What the task requires – Look below for the line containing "color([0.60, 0.61, 0.63])"; from there through the line containing "before = set(bpy.data.objects)", both lines included, please set down each line exactly and nothing else.

##############################

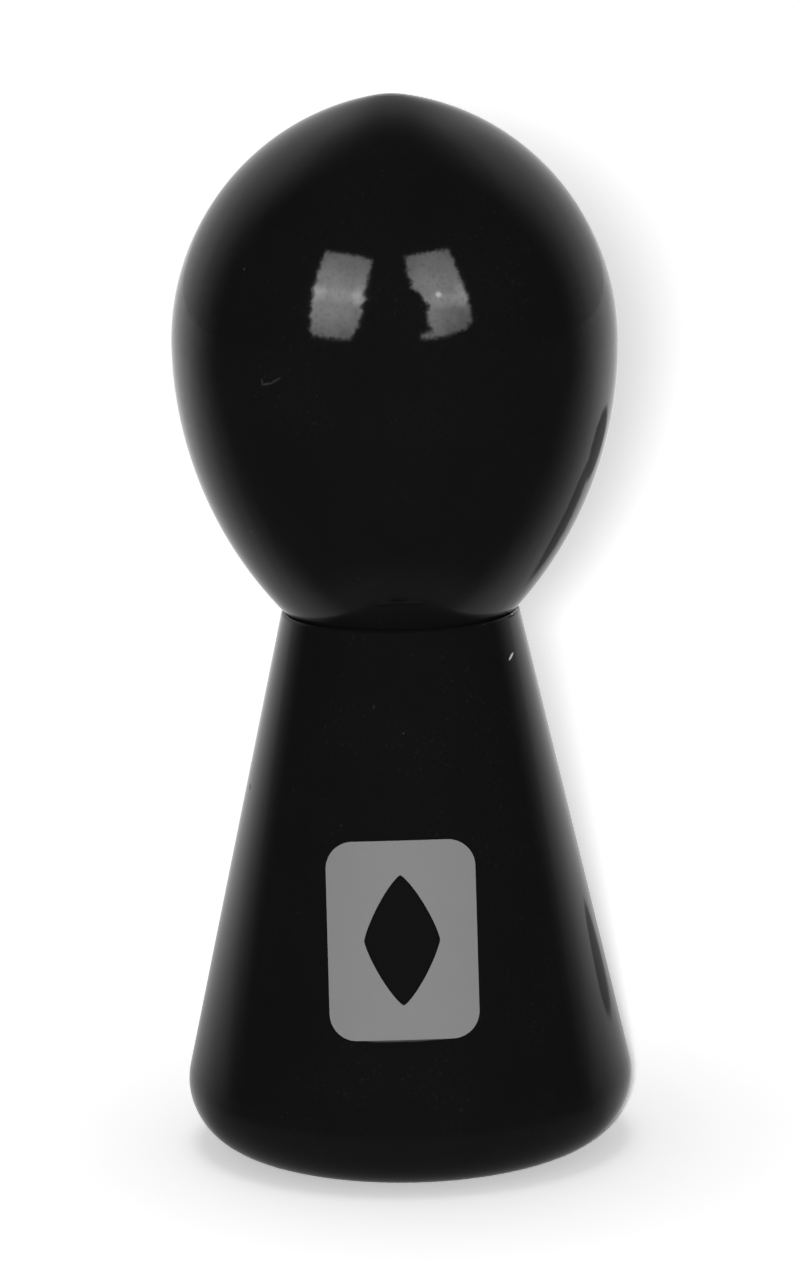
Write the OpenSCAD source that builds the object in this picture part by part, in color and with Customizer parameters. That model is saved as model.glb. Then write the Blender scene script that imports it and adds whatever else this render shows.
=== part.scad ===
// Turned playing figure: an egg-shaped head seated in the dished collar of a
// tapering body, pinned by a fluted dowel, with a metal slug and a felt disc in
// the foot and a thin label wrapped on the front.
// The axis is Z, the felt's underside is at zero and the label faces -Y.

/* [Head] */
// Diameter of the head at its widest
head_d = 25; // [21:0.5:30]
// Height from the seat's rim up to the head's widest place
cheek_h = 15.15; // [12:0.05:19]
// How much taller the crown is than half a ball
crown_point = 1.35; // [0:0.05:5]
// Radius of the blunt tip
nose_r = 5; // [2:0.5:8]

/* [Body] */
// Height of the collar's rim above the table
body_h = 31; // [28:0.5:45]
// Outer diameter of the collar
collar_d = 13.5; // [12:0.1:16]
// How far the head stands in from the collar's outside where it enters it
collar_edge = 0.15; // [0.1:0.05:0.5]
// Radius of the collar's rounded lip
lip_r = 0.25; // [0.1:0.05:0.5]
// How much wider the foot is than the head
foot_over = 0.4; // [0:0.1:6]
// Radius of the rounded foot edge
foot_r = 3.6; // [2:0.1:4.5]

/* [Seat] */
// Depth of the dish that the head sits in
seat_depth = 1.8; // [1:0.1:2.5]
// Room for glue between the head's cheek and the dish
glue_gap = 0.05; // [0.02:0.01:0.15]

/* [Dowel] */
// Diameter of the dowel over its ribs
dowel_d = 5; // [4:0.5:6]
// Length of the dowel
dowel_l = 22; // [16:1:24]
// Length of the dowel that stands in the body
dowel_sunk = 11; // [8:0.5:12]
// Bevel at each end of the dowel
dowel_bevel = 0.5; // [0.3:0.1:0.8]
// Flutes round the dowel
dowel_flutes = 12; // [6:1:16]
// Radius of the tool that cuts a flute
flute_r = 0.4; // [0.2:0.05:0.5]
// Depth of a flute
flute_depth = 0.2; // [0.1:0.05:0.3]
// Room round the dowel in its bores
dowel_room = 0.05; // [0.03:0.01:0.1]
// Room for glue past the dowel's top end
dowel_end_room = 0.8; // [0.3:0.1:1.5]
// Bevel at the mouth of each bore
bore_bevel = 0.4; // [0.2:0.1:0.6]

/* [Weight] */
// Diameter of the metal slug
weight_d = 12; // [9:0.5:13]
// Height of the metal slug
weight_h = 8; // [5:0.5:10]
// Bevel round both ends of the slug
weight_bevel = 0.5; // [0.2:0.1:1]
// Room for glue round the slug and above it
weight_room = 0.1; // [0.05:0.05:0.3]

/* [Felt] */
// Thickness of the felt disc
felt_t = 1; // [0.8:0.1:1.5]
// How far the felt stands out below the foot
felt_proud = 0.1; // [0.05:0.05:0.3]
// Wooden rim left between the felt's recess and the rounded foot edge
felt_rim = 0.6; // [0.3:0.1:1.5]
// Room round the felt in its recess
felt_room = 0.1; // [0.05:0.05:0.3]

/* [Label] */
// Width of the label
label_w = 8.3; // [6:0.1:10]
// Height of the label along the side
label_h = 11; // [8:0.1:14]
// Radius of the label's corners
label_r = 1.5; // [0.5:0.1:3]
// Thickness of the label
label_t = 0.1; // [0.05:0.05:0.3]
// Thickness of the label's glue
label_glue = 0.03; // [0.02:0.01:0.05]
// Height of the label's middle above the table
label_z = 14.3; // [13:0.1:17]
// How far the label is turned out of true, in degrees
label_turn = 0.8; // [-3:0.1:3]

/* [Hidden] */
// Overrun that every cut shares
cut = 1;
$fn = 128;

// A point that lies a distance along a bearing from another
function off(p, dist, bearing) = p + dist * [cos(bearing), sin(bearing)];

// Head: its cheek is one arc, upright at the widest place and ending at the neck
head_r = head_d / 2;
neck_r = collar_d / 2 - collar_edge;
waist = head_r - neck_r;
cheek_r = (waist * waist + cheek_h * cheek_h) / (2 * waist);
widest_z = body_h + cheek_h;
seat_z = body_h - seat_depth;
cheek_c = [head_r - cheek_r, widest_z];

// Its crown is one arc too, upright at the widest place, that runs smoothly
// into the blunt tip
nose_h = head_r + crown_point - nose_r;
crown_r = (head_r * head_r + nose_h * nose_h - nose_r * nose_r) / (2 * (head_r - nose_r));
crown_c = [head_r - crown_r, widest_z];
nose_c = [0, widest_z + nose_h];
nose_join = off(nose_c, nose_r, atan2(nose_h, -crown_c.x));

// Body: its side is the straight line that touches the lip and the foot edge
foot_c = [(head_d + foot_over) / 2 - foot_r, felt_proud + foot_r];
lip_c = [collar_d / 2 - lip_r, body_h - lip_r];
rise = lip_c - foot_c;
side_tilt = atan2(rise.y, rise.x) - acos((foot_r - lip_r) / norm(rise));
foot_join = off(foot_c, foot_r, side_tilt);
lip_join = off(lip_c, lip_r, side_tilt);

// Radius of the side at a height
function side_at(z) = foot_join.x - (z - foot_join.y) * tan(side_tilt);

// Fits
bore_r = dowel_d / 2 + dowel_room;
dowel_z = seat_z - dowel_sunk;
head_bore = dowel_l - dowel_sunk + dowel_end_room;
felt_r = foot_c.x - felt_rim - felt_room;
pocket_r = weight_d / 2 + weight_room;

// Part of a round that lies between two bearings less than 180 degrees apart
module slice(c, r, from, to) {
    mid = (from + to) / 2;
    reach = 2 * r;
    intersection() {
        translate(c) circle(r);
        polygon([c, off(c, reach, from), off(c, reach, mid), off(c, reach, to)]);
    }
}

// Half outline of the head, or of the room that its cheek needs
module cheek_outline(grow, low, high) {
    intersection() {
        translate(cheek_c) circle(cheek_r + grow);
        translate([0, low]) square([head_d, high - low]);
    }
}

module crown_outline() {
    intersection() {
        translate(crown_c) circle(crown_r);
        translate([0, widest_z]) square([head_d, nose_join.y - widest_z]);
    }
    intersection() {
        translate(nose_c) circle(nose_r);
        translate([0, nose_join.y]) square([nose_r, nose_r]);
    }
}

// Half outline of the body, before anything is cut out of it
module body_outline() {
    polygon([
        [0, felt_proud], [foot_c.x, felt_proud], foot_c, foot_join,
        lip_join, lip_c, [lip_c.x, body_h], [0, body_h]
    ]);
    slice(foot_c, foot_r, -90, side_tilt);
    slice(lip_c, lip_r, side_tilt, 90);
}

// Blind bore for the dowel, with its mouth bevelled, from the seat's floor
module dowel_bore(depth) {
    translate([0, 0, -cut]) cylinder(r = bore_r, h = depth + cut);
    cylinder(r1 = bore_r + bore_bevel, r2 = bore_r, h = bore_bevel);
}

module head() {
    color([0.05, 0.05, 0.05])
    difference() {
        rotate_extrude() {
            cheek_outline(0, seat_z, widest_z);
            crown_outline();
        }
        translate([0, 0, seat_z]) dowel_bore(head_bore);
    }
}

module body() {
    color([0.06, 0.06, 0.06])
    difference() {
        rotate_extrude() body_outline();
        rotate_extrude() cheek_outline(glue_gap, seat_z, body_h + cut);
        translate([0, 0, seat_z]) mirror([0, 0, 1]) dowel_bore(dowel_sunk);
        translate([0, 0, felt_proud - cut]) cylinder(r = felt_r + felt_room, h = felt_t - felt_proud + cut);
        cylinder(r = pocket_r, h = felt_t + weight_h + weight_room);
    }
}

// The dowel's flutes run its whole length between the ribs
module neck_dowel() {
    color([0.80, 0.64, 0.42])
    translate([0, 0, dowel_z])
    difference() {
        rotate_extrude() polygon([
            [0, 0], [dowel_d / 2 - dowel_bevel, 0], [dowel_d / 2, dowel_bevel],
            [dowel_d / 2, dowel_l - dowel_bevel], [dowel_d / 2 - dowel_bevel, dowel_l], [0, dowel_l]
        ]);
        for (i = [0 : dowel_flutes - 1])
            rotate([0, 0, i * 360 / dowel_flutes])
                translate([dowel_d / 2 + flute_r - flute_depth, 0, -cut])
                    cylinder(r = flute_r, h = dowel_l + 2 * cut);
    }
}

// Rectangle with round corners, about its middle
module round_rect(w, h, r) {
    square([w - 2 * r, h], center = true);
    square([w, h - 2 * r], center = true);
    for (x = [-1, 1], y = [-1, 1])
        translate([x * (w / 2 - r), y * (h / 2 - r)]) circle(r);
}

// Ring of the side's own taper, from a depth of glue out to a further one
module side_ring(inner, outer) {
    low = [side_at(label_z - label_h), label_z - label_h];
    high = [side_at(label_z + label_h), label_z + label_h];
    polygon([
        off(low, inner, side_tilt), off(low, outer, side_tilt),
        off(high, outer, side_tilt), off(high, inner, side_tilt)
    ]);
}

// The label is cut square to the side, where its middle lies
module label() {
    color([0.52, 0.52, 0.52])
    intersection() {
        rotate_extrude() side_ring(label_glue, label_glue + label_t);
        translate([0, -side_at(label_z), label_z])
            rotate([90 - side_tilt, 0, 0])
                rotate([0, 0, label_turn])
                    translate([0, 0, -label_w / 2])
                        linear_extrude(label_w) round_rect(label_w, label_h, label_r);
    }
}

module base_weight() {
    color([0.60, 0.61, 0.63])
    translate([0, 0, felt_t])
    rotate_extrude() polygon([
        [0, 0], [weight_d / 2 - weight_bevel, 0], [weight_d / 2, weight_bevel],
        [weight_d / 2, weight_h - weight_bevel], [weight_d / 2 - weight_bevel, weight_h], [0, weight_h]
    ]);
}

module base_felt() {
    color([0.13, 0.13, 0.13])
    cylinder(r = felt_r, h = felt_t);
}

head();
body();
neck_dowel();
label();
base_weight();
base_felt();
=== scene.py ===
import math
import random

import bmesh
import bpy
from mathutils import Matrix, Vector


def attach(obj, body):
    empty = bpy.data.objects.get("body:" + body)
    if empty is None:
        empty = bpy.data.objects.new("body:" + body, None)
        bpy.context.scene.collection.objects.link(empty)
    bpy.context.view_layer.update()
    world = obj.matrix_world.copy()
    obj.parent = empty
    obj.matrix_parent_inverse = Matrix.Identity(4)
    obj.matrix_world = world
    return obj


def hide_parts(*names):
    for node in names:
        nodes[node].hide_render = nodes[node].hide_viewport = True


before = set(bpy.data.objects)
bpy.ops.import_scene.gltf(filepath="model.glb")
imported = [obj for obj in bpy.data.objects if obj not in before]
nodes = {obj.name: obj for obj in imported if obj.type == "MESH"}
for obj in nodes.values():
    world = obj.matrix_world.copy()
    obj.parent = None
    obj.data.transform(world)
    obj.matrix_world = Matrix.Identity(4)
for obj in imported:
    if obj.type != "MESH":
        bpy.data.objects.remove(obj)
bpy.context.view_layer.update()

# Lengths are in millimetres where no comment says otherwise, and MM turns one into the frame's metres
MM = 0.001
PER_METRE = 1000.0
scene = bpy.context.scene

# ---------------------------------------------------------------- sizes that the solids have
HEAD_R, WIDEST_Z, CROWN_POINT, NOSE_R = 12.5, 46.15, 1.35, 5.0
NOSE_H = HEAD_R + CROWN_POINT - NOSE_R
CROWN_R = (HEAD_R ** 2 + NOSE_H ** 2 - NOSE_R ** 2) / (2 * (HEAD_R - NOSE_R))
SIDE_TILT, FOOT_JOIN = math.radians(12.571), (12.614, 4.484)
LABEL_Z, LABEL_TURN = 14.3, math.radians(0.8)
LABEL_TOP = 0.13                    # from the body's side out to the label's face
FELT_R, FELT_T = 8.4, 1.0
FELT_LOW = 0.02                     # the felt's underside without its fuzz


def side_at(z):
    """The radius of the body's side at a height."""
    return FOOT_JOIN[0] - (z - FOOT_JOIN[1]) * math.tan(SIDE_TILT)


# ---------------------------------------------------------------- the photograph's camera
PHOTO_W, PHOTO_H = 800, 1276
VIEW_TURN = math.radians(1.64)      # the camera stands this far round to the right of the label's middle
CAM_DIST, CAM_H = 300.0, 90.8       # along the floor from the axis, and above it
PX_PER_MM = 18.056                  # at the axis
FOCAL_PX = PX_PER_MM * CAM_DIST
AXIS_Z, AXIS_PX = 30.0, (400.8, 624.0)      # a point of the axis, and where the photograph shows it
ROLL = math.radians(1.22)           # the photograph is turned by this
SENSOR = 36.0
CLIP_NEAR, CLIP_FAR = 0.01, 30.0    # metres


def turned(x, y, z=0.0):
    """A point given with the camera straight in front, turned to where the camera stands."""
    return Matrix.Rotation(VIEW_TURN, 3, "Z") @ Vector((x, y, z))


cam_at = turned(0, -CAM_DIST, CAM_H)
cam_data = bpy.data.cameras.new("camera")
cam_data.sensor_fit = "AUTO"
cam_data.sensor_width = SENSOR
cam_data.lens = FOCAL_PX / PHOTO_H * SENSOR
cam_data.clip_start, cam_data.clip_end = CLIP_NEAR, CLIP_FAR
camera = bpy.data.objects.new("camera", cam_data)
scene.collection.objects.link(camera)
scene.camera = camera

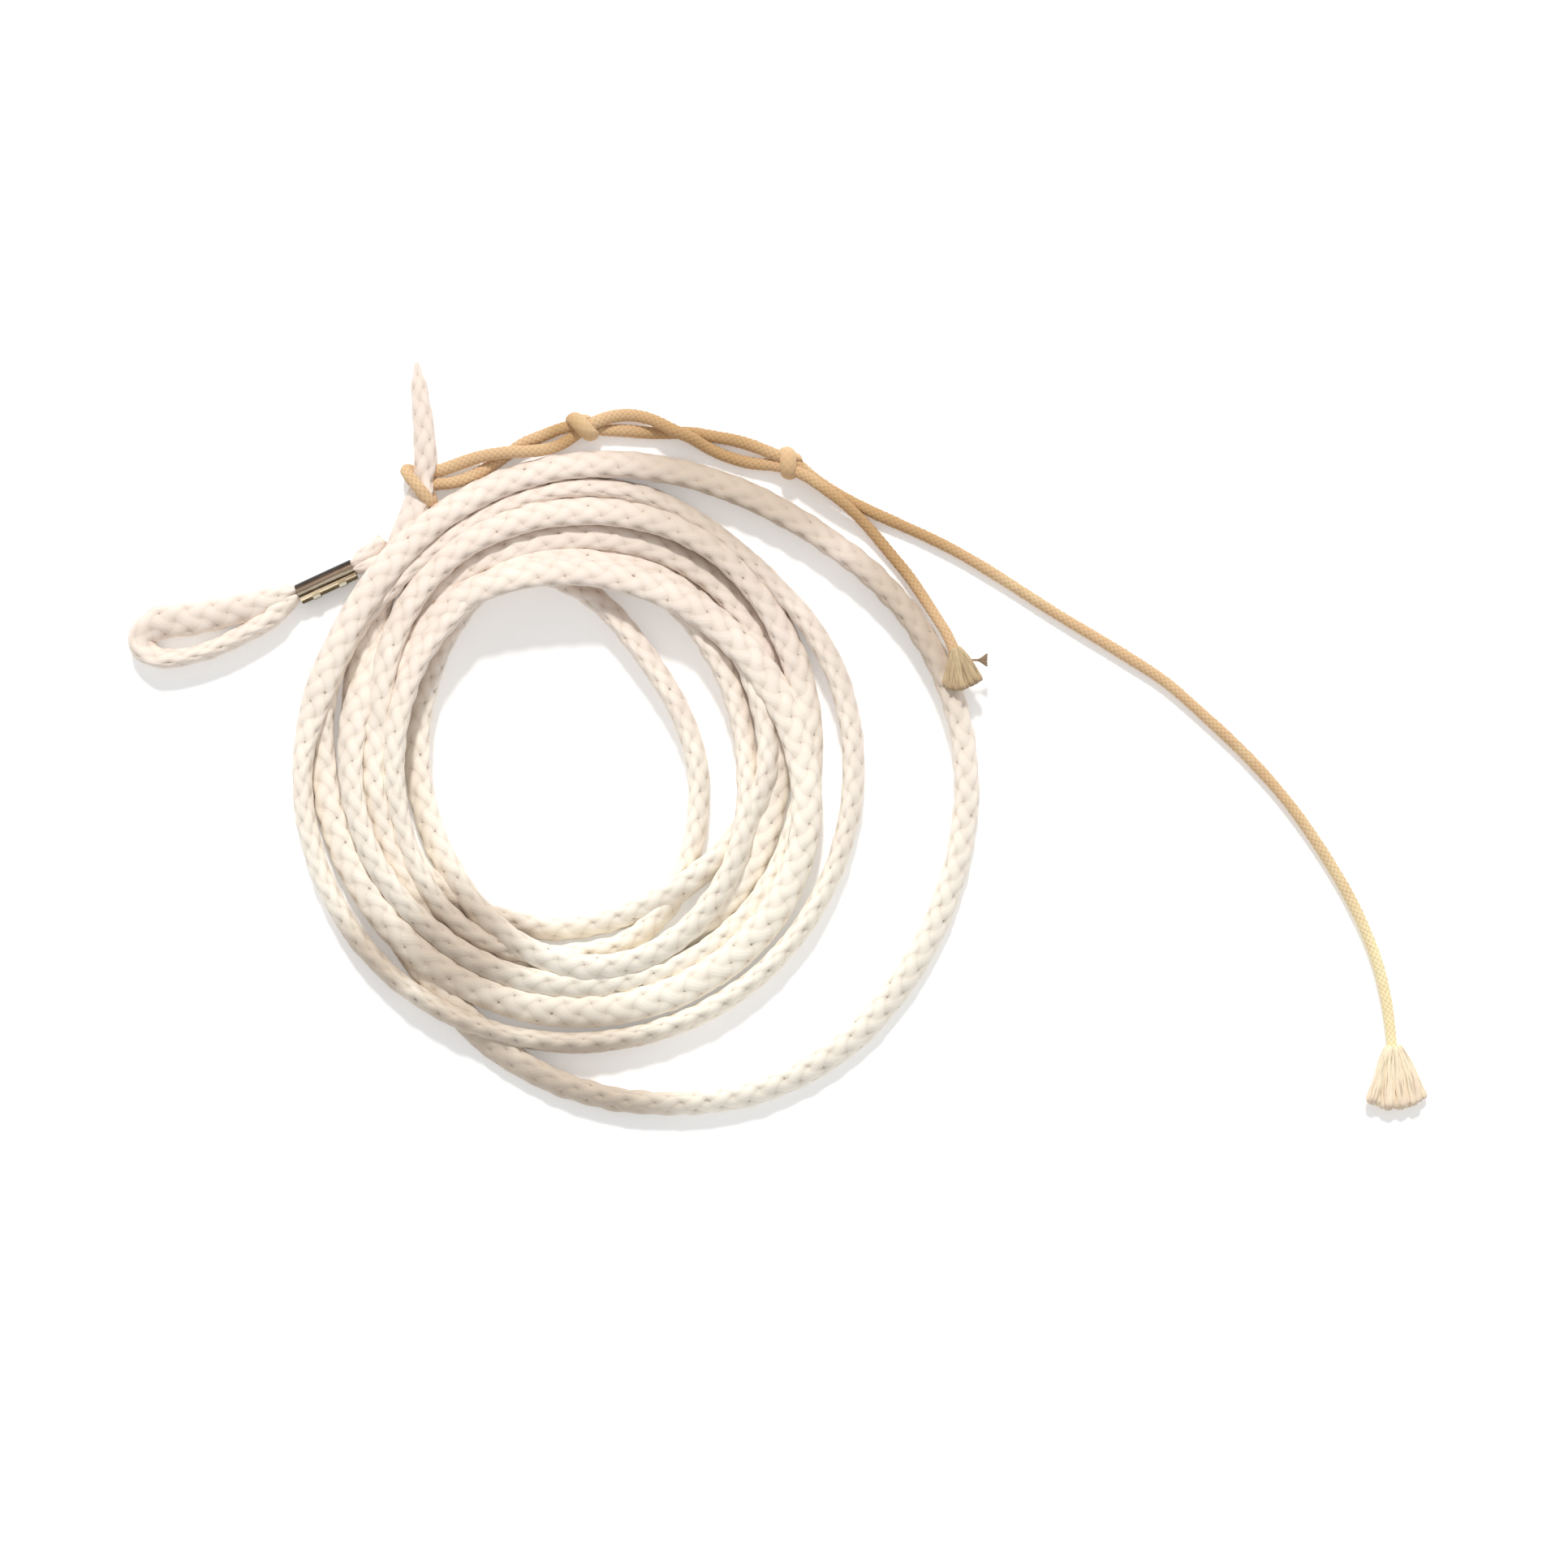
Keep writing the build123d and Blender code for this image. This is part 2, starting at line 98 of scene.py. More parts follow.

##############################

Response to this task –
    color([0.60, 0.61, 0.63])
    translate([0, 0, felt_t])
    rotate_extrude() polygon([
        [0, 0], [weight_d / 2 - weight_bevel, 0], [weight_d / 2, weight_bevel],
        [weight_d / 2, weight_h - weight_bevel], [weight_d / 2 - weight_bevel, weight_h], [0, weight_h]
    ]);
}

module base_felt() {
    color([0.13, 0.13, 0.13])
    cylinder(r = felt_r, h = felt_t);
}

head();
body();
neck_dowel();
label();
base_weight();
base_felt();
=== scene.py ===
import math
import random

import bmesh
import bpy
from mathutils import Matrix, Vector


def attach(obj, body):
    empty = bpy.data.objects.get("body:" + body)
    if empty is None:
        empty = bpy.data.objects.new("body:" + body, None)
        bpy.context.scene.collection.objects.link(empty)
    bpy.context.view_layer.update()
    world = obj.matrix_world.copy()
    obj.parent = empty
    obj.matrix_parent_inverse = Matrix.Identity(4)
    obj.matrix_world = world
    return obj


def hide_parts(*names):
    for node in names:
        nodes[node].hide_render = nodes[node].hide_viewport = True


before = set(bpy.data.objects)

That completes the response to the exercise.